What is your favourite time of day to write?

The morning, because I get lazier as the day goes on. I loathe writing in the evening, probably because it reminds me of when I was a lawyer in the City, and was always working late.

And favourite place?

Two places. First, my study, where I'm surrounded by Stone Age and hunter-gatherer artefacts picked up on research trips: antlers, arrowheads, reindeer hides, photos of the wolves I've got to know. Secondly, my bedroom, which overlooks my back garden. When I'm stuck, I can watch the everyday dramas of squirrels, magpies, and an extremely territorial robin; and I like the simplicity of just having a small table, chair, pen and paper. It's back-to-basics writing.

Longhand of word processor?

Longhand to begin with, but as my writing's so bad, I try to type it up on the same day on my elderly computer; otherwise I might not be able to read it. After that, I re-write on the computer. For months.

Which fictional character would you most like to have met?

This may sound a bit precious, but I wouldn't want to meet any of them. The author and journalist Nicolette Jones wrote recently about "word people", that is, characters who exist in the minds of the reader, as opposed to those in films or on television. I prefer to keep my word people as they are. Thus I've got lots of favourite characters - Ivan Karamazov in The Brothers Karamazov; Odysseus in The Odyssey; Aragorn in The Lord of the Rings; the Muskrat in Finn Family Moomintroll - but meet them? No. I prefer them in the story, which, by definition, doesn't include me.

Who, in your opinion, is the greatest writer of all time?

I'm not going to pick one. There are too many candidates, and I'd hate to elevate one above all the others.

Which book have you found yourself unable to finish?

Stacks of them. Reading's so subjective, and if I don't like an author's voice, I give it a few chapters, then that's it. Take The Da Vinci Code. I made myself read thirty pages, but I found it unreadable and gave up. It just wasn't for me.

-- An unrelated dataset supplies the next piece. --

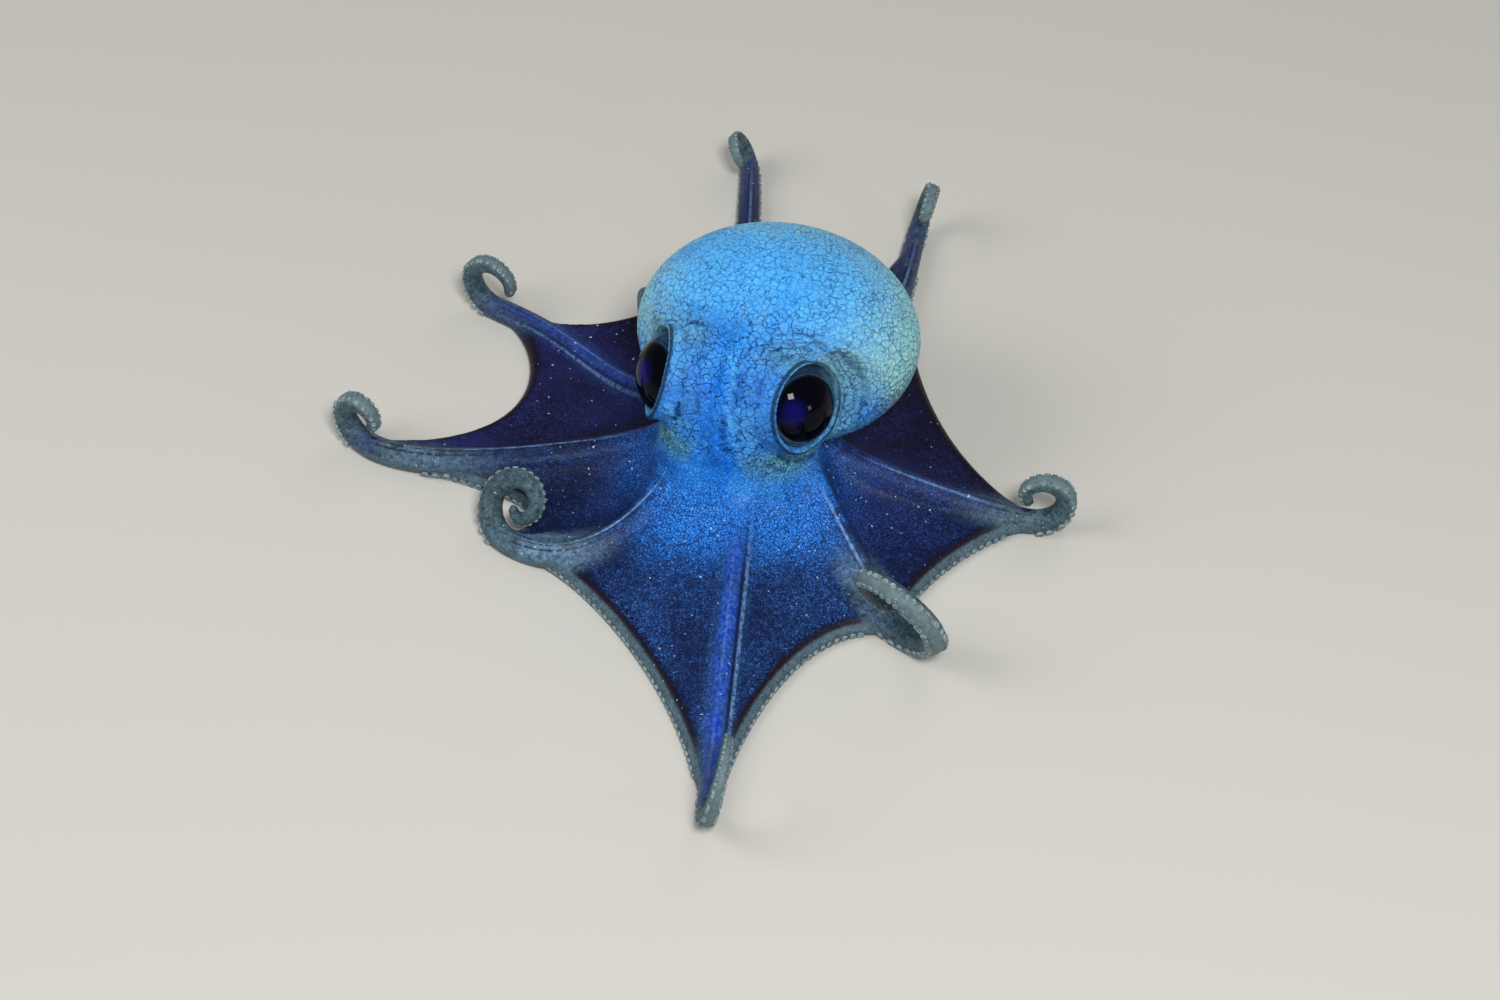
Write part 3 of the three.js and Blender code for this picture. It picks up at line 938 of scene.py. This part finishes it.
class Flow:
    # a socket in a material, which adds nodes when it is reckoned with
    def __init__(self, tree, socket):
        self.tree = tree
        self.socket = socket

    def make(self, kind, settings=None, values=None, output=0):
        node = self.tree.nodes.new(kind)
        for name, value in (settings or {}).items():
            setattr(node, name, value)
        for name, value in (values or {}).items():
            if isinstance(value, Flow):
                value.into(node, name)
            else:
                node.inputs[name].default_value = value
        return Flow(self.tree, node.outputs[output])

    def into(self, node, name):
        self.tree.links.new(self.socket, node.inputs[name])

    def reckon(self, operation, other, swap=False):
        first, second = (other, self) if swap else (self, other)
        kind = "ShaderNodeVectorMath" if self.socket.type == "VECTOR" else "ShaderNodeMath"
        return self.make(kind, {"operation": operation}, {0: first, 1: second})

    def __add__(self, other):
        return self.reckon("ADD", other)

    def __radd__(self, other):
        return self.reckon("ADD", other, swap=True)

    def __sub__(self, other):
        return self.reckon("SUBTRACT", other)

    def __rsub__(self, other):
        return self.reckon("SUBTRACT", other, swap=True)

    def __mul__(self, other):
        return self.reckon("MULTIPLY", other)

    def __rmul__(self, other):
        return self.reckon("MULTIPLY", other, swap=True)

    def __abs__(self):
        return self.make("ShaderNodeMath", {"operation": "ABSOLUTE"}, {0: self})

    def step(self, low, high):
        # 0 at low, 1 at high, smooth between
        settings = {"interpolation_type": "SMOOTHSTEP"}
        values = {0: self, 1: low, 2: high, 3: 0.0, 4: 1.0}
        return self.make("ShaderNodeMapRange", settings, values)

    def between(self, below, above):
        # the colour below where this is 0 and above where it is 1
        settings = {"data_type": "RGBA", "clamp_factor": True}
        return self.make("ShaderNodeMix", settings, {0: self, 6: below, 7: above}, 2)


def newMaterial(name):
    material = bpy.data.materials.new(name)
    material.use_nodes = True
    shader = material.node_tree.nodes["Principled BSDF"]
    place = Flow(material.node_tree, None).make("ShaderNodeTexCoord", output="Object")
    return material, shader, place


def measured(place, name):
    return place.make("ShaderNodeAttribute", {"attribute_name": name}, output=2)


def noise(place, scale, detail=3.0, output=0):
    values = {"Vector": place, "Scale": scale, "Detail": detail}
    return place.make("ShaderNodeTexNoise", {}, values, output)


def component(vector, axis):
    return vector.make("ShaderNodeSeparateXYZ", {}, {0: vector}, axis)


def cracks(place, size, thin, wide):
    # lines between cells of one size in metres
    values = {"Vector": place, "Scale": 1 / size}
    return place.make("ShaderNodeTexVoronoi", {"feature": "DISTANCE_TO_EDGE"}, values).step(wide, thin)


def chances(place, size):
    # one number between 0 and 1 for each cell
    return component(place.make("ShaderNodeTexVoronoi", {}, {"Vector": place, "Scale": 1 / size}, 1), 0)


def near(value, middle, width):
    # 1 at the middle and 0 a width away
    return (abs(value - middle)).step(width, width * 0.35)


skinLook = {
    "mantleTop": shade(84, 182, 255),
    "mantleSide": shade(158, 214, 208),
    "mantleLow": shade(104, 132, 112),
    # the dark of the net's lines, and the painted shade in the creases
    "netLineAndCreaseShade": shade(8, 52, 104),
    "mantleLine": shade(16, 72, 132),
    "headBlue": shade(10, 120, 242),
    # the pale head cells, and the painted highlight on raised folds
    "headPaleAndHighlight": shade(92, 190, 250),
    "lid": shade(108, 166, 178),
    "lidLine": shade(14, 40, 60),
    "cheek": shade(122, 192, 176),
    "neckBright": shade(48, 134, 232),
    "neckDark": shade(4, 38, 100),
    "webBright": shade(44, 88, 158),
    "webDark": shade(7, 19, 56),
    "sideBright": shade(46, 54, 126),
    # the dark grains of the side webs, darkened further as painted shade
    "sideDarkAndShade": shade(11, 8, 28),
    "rim": shade(22, 14, 26),
    "fleck": shade(184, 208, 234),
    "stripe": shade(18, 52, 172),
    "stripePale": shade(70, 122, 214),
    "band": shade(70, 124, 206),
    # pale shoulders, and the painted highlight along each crest
    "crestPaleAndHighlight": shade(124, 166, 208),
    "armDark": shade(26, 42, 54),
    "armPale": shade(92, 118, 128),
    "oral": shade(104, 124, 128),
    "strip": shade(90, 112, 124),
    "under": shade(92, 104, 112),
    "roughness": 0.44,
    "ior": 1.36,
    "specular": 0.3,
    "bumpStrength": 0.7,
    "bumpHeight": 0.00012,
}
# sizes of the skin's pattern: noise in waves to a metre, then cells and their unevenness in metres
skinGrain = {
    "broad": 60.0,
    "clouds": 95.0,
    "fleckPatches": 110.0,
    "patchy": 210.0,
    "creaseGaps": 420.0,
    "uneven": 900.0,
    "mottled": 1100.0,
    "fine": 1500.0,
    "fleckCell": 0.0013,
    "wideCell": 0.0012,
    "fineCell": 0.0006,
    "tinyCell": 0.00045,
    "shift": 0.0011,
}
# the creases that follow the lids, painted dark as shade: distance from the eye's axis, width
lidCreases = ((7.55, 0.26), (8.35, 0.24), (9.2, 0.28), (10.3, 0.26))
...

What is your favourite word?

Please, not another list! It depends on how I'm feeling and what I'm writing about.

Other than writing, what other jobs or professions have you undertaken or considered?

When I was at University, I didn't think I'd be able to earn my living as a writer, so I thought about being a research geneticist. But I was pretty bad at lab work, so I ditched that idea. Maybe an archaeologist? I ditched that too, reckoning (correctly, I think) that I wouldn't be too good at sticking to the evidence, and would be forever flying off into make-believe. In the end, I became a solicitor, practising litigation in the City for thirteen years. Sometimes I ask myself, why the hell did I do that, when in the end it was just making me miserable, and all I really wanted to do was write? But when you're working too hard, it can be very difficult to step back and get some perspective.

What was the first piece you ever had in print?

It was either a letter to the Puffin Club Magazine, or a letter to the Evening Standard, both written when I was about nine years old. I can't remember what the Puffin Club letter was about, but the Evening Standard letter was a rather pompous, doom-laden rant about conservation. It won £5 for the Star Letter of the Day, and I was over the moon; not least, because of the five pounds. That was a lot of money in the late 1960s. I would have had to wash my father's car ten times to earn it.

What are you working on at the moment?

I've just made the very last amendments to Oath Breaker, the fifth book in the Chronicles of Ancient Darkness (out September 1), and I'm deep in the first draft of Ghost Hunter, the sixth and last book. It's weird to be writing the final book. I've got to know Torak, Renn and Wolf so well, but once I finish Ghost Hunter, they'll no longer be with me in the constant, day-to-day way in which they've been my companions for the past seven years. Stories are a bit like children, except that once you've sent them out into the world, they never come back. At least, that's how it is for me. I'm going to miss them. However recently, a couple of characters from a new story have begun to get interesting. So there's hope.